The Correct Order To Watch Every Christopher Nolan Movie







26 years into his career, Christopher Nolan is charging along on one of the most remarkable creative and commercial runs the film industry has ever seen. Since he burst onto the scene with his breakthrough second feature “Memento” in 2001, all he’s done is make one critically acclaimed box office hit after another. Considering the sizable budgets he’s become accustomed to working with, it’s a winning streak that any of our big-swing maestros can’t match. Even Steven Spielberg experienced critical and/or commercial turbulence at this point in his career, with films like “1941,” “Empire of the Sun,” “Always,” and “Hook.” But aside from “Tenet” (which would’ve been a blockbuster had the Covid pandemic not kept the vast majority of moviegoers out of theaters over the summer of 2020), all of Nolan’s films have doubled their production budgets at the global box office, and are currently rated fresh at Rotten Tomatoes.

How best to appreciate what Nolan has accomplished since 1998? You can’t do much better than a complete revisit of all his movies — or, if you’ve somehow denied yourself the pleasure, a first-time journey through his cinema. In what order should you view his 12 completed features? You might figure chronologically is the way to go, but there is a more interesting and perhaps edifying approach.

Christopher Nolan’s movies in the best viewing order

If you want to maximize your Christopher Nolan viewing experience, you should choose this path:

“Memento” (2000)

“Following” (1998)

“Insomnia” (2002)

“Batman Begins” (2005)

“The Dark Knight” (2008)

“The Dark Knight Rises” (2012)

“The Prestige” (2006)

“Inception” (2010)

“Interstellar” (2014)

“Dunkirk” (2017)

“Tenet” (2020)

“Oppenheimer” (2023)

Though there are far more prolific filmmakers out there (like Steven Soderbergh, who has two features hitting theaters within months of each other in 2025), Nolan has worked steadily throughout his career. He’s never gone more than three years between movies, which is about the span of time it takes to develop and mount films on the massive physical scale of “Dunkirk” and “Tenet.” At the age of 54, he’s showing no signs of slowing or scaling down, as evidenced by his just-announced 2026 epic adaptation of Homer’s “The Odyssey.”

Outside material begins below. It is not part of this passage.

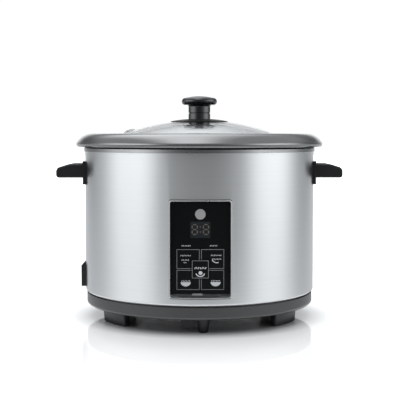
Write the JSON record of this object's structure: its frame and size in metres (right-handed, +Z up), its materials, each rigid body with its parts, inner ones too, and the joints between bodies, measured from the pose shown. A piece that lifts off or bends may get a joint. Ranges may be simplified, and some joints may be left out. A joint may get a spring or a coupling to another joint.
{
  "type": "rice cooker",
  "caption": "Drum rice cooker: brushed steel body, rolled pot rim, glass lid with knob, side handles, recessed key panel, mains inlet.",
  "frame": {"origin": "on the surface the feet stand on, under the body's centre line", "axes": "+Z up, -Y towards the front with the key panel, +X towards the right-hand handle; the mains inlet faces -X"},
  "size_m": [0.347, 0.3008, 0.2689],
  "materials": {
    "brushed_shell": "horizontal brushed satin stainless steel",
    "collar_band": "satin dark grey",
    "grey_coated_pot": "satin metallic grey non-stick coating",
    "clear_glass": "clear tempered glass, polished",
    "lid_band_steel": "polished steel edge band",
    "black_gloss_plastic": "glossy black phenolic",
    "black_satin_plastic": "satin black plastic",
    "dark_grey_plastic": "satin dark grey plastic, fine texture",
    "grey_bezel_plastic": "satin mid grey plastic",
    "black_fascia": "semi-gloss black",
    "key_black": "semi-gloss black with thin grey outline",
    "smoked_window": "smoked gloss",
    "badge_grey": "satin grey",
    "plated_steel": "zinc-plated, dull",
    "aluminised_can": "dull aluminised sheet",
    "cast_aluminium": "cast, machined top",
    "heater_sheath": "dull oxidised steel tube",
    "circuit_board": "green solder mask",
    "component_black": "matt black",
    "brass_pin": "plated brass",
    "transformer_core": "varnished laminations",
    "rubber_pad": "matt black rubber",
    "silicone_seal": "translucent grey silicone",
    "wire_sleeve": "woven heat-proof sleeve"
  },
  "bodies": {
    "housing": {"outer_shell": "brushed_shell", "top_collar": "collar_band", "casing_flange": "aluminised_can", "casing_wall": "aluminised_can", "casing_floor": "aluminised_can", "base_pan": "dark_grey_plastic", "intake_hood": "black_satin_plastic", "bottom_cover": "plated_steel", "cover_screws": "plated_steel", "foot_pads": "rubber_pad", "front_stud": "black_satin_plastic", "tie_fasteners": "plated_steel", "heating_plate": "cast_aluminium", "heater_tube": "heater_sheath", "plate_standoffs": "plated_steel", "standoff_screws": "plated_steel", "sensor_bracket": "plated_steel", "sensor_spring": "plated_steel", "thermal_fuse": "component_black", "fascia_bezel": "grey_bezel_plastic", "fascia_panel": "black_fascia", "display_window": "smoked_window", "display_module": "component_black", "badge_disc": "badge_grey", "control_board": "circuit_board", "tact_switches": "component_black", "panel_screws": "plated_steel", "inlet_housing": "black_satin_plastic", "inlet_pins": "brass_pin", "power_board": "circuit_board", "board_screws": "plated_steel", "relay": "component_black", "transformer": "transformer_core", "mains_leads": "wire_sleeve", "heater_leads": "wire_sleeve", "control_cable": "component_black", "arc_feet": "black_satin_plastic", "handle_backings": "plated_steel", "handle_screws": "plated_steel", "handle_left": "black_satin_plastic", "handle_right": "black_satin_plastic"},
    "pot": {"pot_floor": "grey_coated_pot", "pot_wall": "grey_coated_pot", "pot_rim": "grey_coated_pot"},
    "lid": {"lid_glass": "clear_glass", "lid_band": "lid_band_steel", "steam_vent": "silicone_seal", "knob_skirt": "black_satin_plastic", "knob_collar": "black_gloss_plastic", "knob_cap": "black_gloss_plastic", "knob_gasket": "silicone_seal", "knob_washer": "plated_steel", "knob_screw": "plated_steel"},
    "sensor": {"sensor_cap": "cast_aluminium", "sensor_clip": "plated_steel"},
    "key_top_left": {"key_top_left": "key_black"},
    "key_top_right": {"key_top_right": "key_black"},
    "key_middle": {"key_middle": "key_black"},
    "key_bottom_left": {"key_bottom_left": "key_black"},
    "key_bottom_right": {"key_bottom_right": "key_black"}
  },
  "joints": [
    {"name": "pot_lift", "type": "slide", "parent": "housing", "child": "pot", "axis": [0, 0, 1], "range_m": [0, 0.16]},
    {"name": "lid_lift", "type": "slide", "parent": "pot", "child": "lid", "axis": [0, 0, 1], "range_m": [0, 0.12]},
    {"name": "sensor_press", "type": "slide", "parent": "housing", "child": "sensor", "axis": [0, 0, 1], "range_m": [-0.0025, 0], "stiffness_N_per_m": 400, "springref_m": 0.003, "deforming": ["sensor_spring"]},
    {"name": "key_top_left_press", "type": "slide", "parent": "housing", "child": "key_top_left", "axis": [0, 1, 0], "range_m": [0, 0.0005], "stiffness_N_per_m": 600, "springref_m": -0.0008},
    {"name": "key_top_right_press", "type": "slide", "parent": "housing", "child": "key_top_right", "axis": [0, 1, 0], "range_m": [0, 0.0005], "stiffness_N_per_m": 600, "springref_m": -0.0008},
    {"name": "key_middle_press", "type": "slide", "parent": "housing", "child": "key_middle", "axis": [0, 1, 0], "range_m": [0, 0.0005], "stiffness_N_per_m": 600, "springref_m": -0.0008},
    {"name": "key_bottom_left_press", "type": "slide", "parent": "housing", "child": "key_bottom_left", "axis": [0, 1, 0], "range_m": [0, 0.0005], "stiffness_N_per_m": 600, "springref_m": -0.0008},
    {"name": "key_bottom_right_press", "type": "slide", "parent": "housing", "child": "key_bottom_right", "axis": [0, 1, 0], "range_m": [0, 0.0005], "stiffness_N_per_m": 600, "springref_m": -0.0008}
  ]
}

So why not just go in chronological order like a sane person?

Why this is the correct order to watch Nolan’s films

The first four-film leg of the above order is meant to replicate how moviegoers discovered and came to understand Nolan’s visual storytelling aesthetic. You’ll never be able to fully recapture the utter shock and awe of “Memento” quietly turning up in theaters during the spring of 2001, but when you throw it on just imagine that you walked into some modestly budget neo-noir starring Guy Pearce (best known at the time for “L.A. Confidential”) and Carrie-Anne Moss (Trinity from “The Matrix), and having it slowly dawn on you that you’re watching a perfectly constructed puzzle of a movie. Nolan was a nobody at this point. So when we learned that this was his second feature, we all went wild trying to track down the then hard-to-find “Following” — which, while a much smaller, less narratively ambitious film, was still impressive. 

Then came Nolan’s first crack at a Hollywood picture with a straightforward, yet superbly crafted remake of the Norwegian thriller “Insomnia,” at which point we realized this man had the command of craft to thrive at the studio level — and, via “Batman Begins,” the smarts and skill to play in the franchise sandbox without losing his creative identity.

At this point, you’ll want to knock out Nolan’s next two Batman movies because, while visually stunning and well above average for superhero movies, this trilogy is the least interesting portion of his career. So after “The Dark Knight Rises,” you’ll backtrack to 2006’s “The Prestige,” his intricately plotted magician thriller that some Nolan-philes consider to be his finest work to date. Then you’ll move on to his other Batman-break movie, “Inception,” which emphatically proved Nolan was a brand-name filmmaker who could deliver blockbuster crowds without the comic book hook.

Finally, you’ll proceed chronologically with “Interstellar” (my pick for his best at present), “Dunkirk” (which should’ve been his first Oscar), “Tenet” and the conscience-pricking, Academy Award-winning biopic “Oppenheimer.” If Nolan isn’t your favorite filmmaker by this point, you’ll at least be able to admire the stunning assurance with which he moves from epic to epic. David Lean couldn’t do it any better. And it sounds like “The Odyssey” just might be his most massive undertaking yet. Serious moviegoers are lucky to have him.